Problem statement
Reproduce the material exactly, omitting nothing.

Data shown
=-=-=-=-=

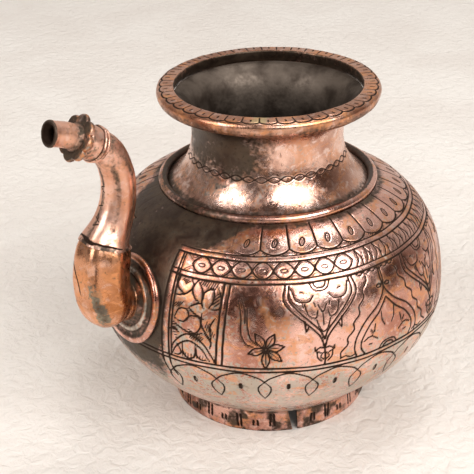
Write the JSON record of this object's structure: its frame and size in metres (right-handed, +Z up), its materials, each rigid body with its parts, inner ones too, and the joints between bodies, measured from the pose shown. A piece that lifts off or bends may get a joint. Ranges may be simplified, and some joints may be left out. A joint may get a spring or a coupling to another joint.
{
  "type": "water jug",
  "caption": "Round-bellied engraved copper water jug with a wide rolled rim, a flared neck and a swan-neck spout that ends in a petal flange and a short tip",
  "frame": {"origin": "on the ground under the middle of the whole jug's bounding box, spout included", "axes": "+Z up; the spout points towards -X; the jug's own axis of revolution is the vertical line x = 0.02056 m, y = 0"},
  "size_m": [0.2572, 0.216, 0.2204],
  "materials": {
    "copper_body": "satin",
    "copper_rim": "satin",
    "copper_spout": "satin",
    "dark_copper": "satin"
  },
  "bodies": {
    "root": {"foot_ring": "copper_body", "lower_bowl": "copper_body", "upper_bowl": "copper_body", "neck_base_bead": "copper_body", "neck": "copper_body", "rim_ring": "copper_rim", "spout_flange": "dark_copper", "spout_bulb": "copper_spout", "spout_tube": "copper_spout", "spout_collar": "copper_spout", "spout_petal_flange": "dark_copper", "spout_tip": "copper_spout"}
  },
  "joints": []
}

=-=-=-=-=

Problem solution
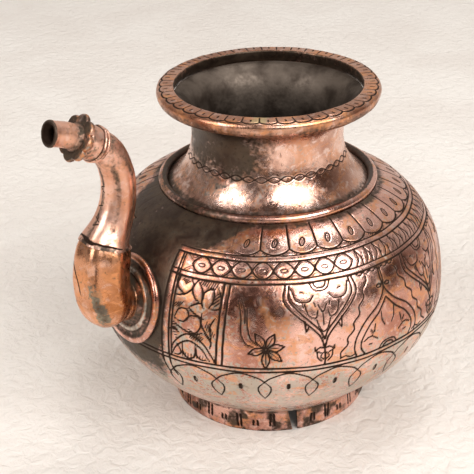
Write the JSON record of this object's structure: its frame and size in metres (right-handed, +Z up), its materials, each rigid body with its parts, inner ones too, and the joints between bodies, measured from the pose shown. A piece that lifts off or bends may get a joint. Ranges may be simplified, and some joints may be left out. A joint may get a spring or a coupling to another joint.
{
  "type": "water jug",
  "caption": "Round-bellied engraved copper water jug with a wide rolled rim, a flared neck and a swan-neck spout that ends in a petal flange and a short tip",
  "frame": {"origin": "on the ground under the middle of the whole jug's bounding box, spout included", "axes": "+Z up; the spout points towards -X; the jug's own axis of revolution is the vertical line x = 0.02056 m, y = 0"},
  "size_m": [0.2572, 0.216, 0.2204],
  "materials": {
    "copper_body": "satin",
    "copper_rim": "satin",
    "copper_spout": "satin",
    "dark_copper": "satin"
  },
  "bodies": {
    "root": {"foot_ring": "copper_body", "lower_bowl": "copper_body", "upper_bowl": "copper_body", "neck_base_bead": "copper_body", "neck": "copper_body", "rim_ring": "copper_rim", "spout_flange": "dark_copper", "spout_bulb": "copper_spout", "spout_tube": "copper_spout", "spout_collar": "copper_spout", "spout_petal_flange": "dark_copper", "spout_tip": "copper_spout"}
  },
  "joints": []
}